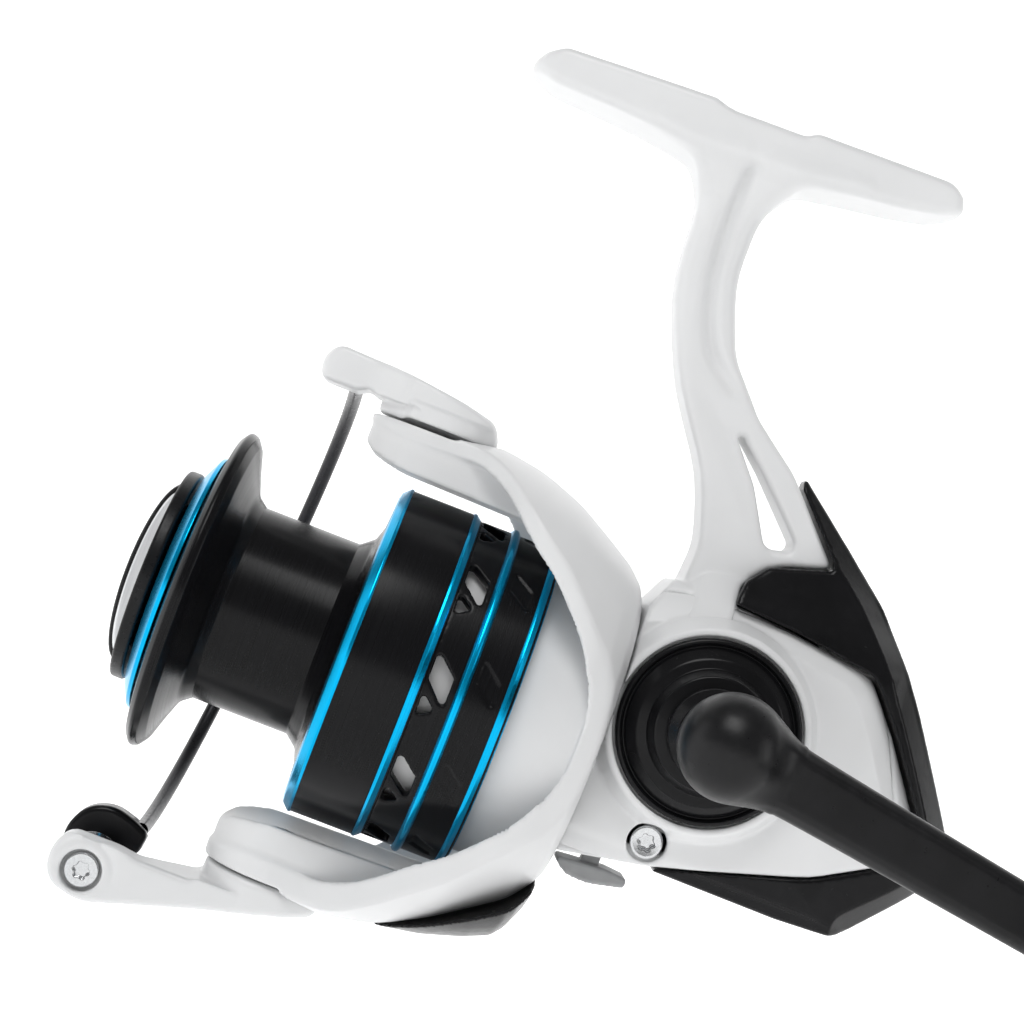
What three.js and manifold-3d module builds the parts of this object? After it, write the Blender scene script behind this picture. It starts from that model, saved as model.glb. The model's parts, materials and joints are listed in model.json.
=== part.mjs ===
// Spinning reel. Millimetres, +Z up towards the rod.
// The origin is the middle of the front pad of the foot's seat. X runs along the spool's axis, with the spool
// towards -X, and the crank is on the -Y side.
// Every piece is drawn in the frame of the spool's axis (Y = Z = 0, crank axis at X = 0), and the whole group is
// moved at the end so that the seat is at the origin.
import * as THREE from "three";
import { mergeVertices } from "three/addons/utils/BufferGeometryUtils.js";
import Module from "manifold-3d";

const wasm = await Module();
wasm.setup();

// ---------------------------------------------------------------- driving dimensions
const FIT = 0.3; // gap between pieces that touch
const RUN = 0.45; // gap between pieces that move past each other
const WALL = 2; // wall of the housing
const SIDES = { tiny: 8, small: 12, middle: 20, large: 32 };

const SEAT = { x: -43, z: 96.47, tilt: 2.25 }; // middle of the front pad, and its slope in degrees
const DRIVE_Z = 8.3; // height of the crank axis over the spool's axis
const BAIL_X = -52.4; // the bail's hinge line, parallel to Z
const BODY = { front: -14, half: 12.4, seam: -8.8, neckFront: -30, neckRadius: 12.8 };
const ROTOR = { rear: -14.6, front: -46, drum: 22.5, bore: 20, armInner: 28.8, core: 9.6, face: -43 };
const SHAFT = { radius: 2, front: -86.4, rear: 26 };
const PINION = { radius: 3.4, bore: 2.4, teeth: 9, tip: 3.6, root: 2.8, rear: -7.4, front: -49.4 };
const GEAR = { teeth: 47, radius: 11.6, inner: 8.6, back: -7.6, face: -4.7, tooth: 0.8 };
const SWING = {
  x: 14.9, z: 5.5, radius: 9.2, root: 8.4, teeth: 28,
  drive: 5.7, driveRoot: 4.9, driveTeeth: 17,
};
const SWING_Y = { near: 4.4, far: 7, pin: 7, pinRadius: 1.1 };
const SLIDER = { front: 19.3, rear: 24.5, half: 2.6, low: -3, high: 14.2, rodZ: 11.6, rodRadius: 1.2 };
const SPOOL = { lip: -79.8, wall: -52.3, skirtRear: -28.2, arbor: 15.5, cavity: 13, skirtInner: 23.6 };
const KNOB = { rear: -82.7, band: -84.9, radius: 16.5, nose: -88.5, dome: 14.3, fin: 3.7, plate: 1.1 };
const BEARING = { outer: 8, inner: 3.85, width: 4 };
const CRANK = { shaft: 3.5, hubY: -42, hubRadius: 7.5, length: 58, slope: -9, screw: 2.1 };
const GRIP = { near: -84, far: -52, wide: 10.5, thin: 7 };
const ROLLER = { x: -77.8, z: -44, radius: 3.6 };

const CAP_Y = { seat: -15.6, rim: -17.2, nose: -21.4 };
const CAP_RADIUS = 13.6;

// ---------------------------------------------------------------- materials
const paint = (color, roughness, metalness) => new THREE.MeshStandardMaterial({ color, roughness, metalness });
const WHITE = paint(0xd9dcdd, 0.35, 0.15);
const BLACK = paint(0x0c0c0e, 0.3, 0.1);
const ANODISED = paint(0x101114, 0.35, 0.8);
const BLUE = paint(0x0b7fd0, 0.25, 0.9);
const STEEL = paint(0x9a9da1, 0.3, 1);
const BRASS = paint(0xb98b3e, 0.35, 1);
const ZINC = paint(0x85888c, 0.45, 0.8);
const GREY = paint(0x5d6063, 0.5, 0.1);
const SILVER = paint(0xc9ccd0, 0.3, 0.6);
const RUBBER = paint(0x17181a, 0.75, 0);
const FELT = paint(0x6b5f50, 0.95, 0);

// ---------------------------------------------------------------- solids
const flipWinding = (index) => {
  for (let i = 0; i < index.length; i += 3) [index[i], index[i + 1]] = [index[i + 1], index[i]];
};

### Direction
Print only the lines that run from the start of the listing to the line bearing "wasm.setup();"; please keep the first line and that last one, exactly as they appear.

### Problem solution
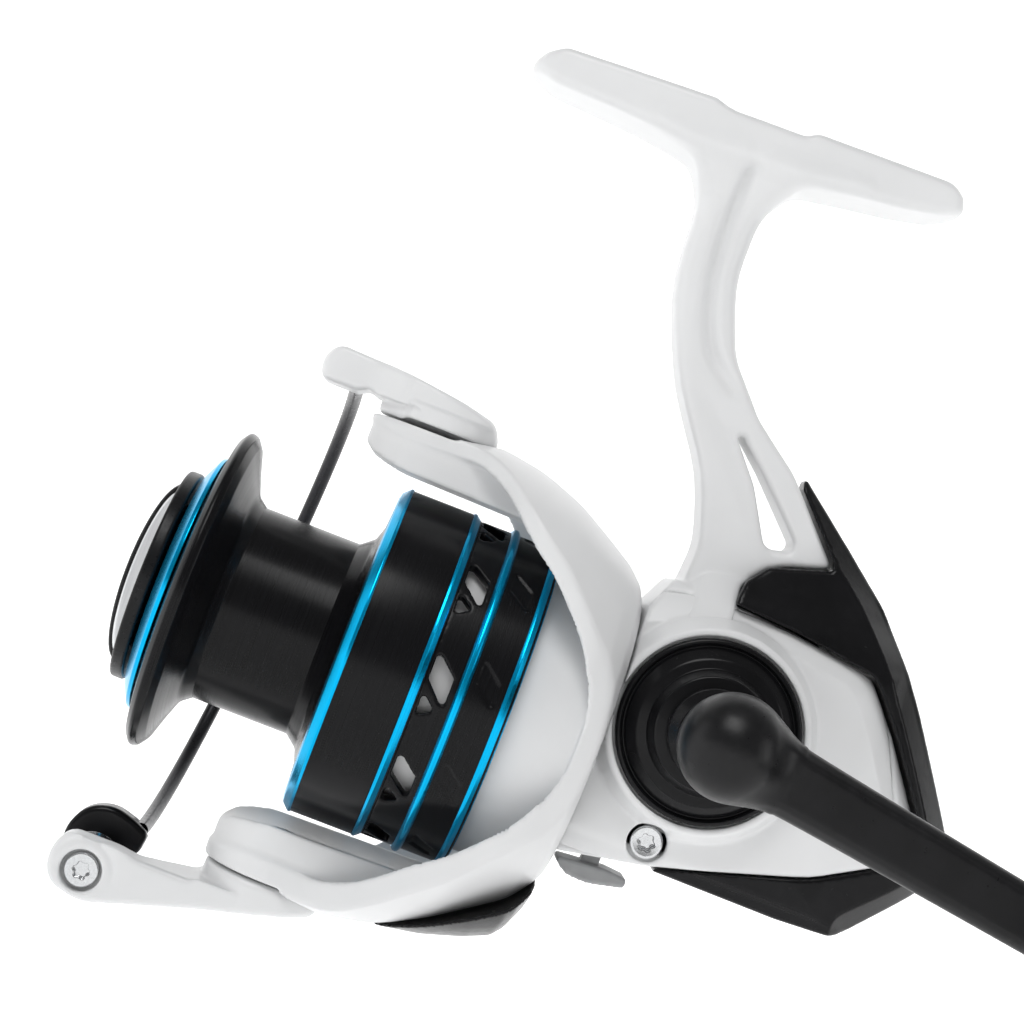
What three.js and manifold-3d module builds the parts of this object? After it, write the Blender scene script behind this picture. It starts from that model, saved as model.glb. The model's parts, materials and joints are listed in model.json.
=== part.mjs ===
// Spinning reel. Millimetres, +Z up towards the rod.
// The origin is the middle of the front pad of the foot's seat. X runs along the spool's axis, with the spool
// towards -X, and the crank is on the -Y side.
// Every piece is drawn in the frame of the spool's axis (Y = Z = 0, crank axis at X = 0), and the whole group is
// moved at the end so that the seat is at the origin.
import * as THREE from "three";
import { mergeVertices } from "three/addons/utils/BufferGeometryUtils.js";
import Module from "manifold-3d";

const wasm = await Module();
wasm.setup();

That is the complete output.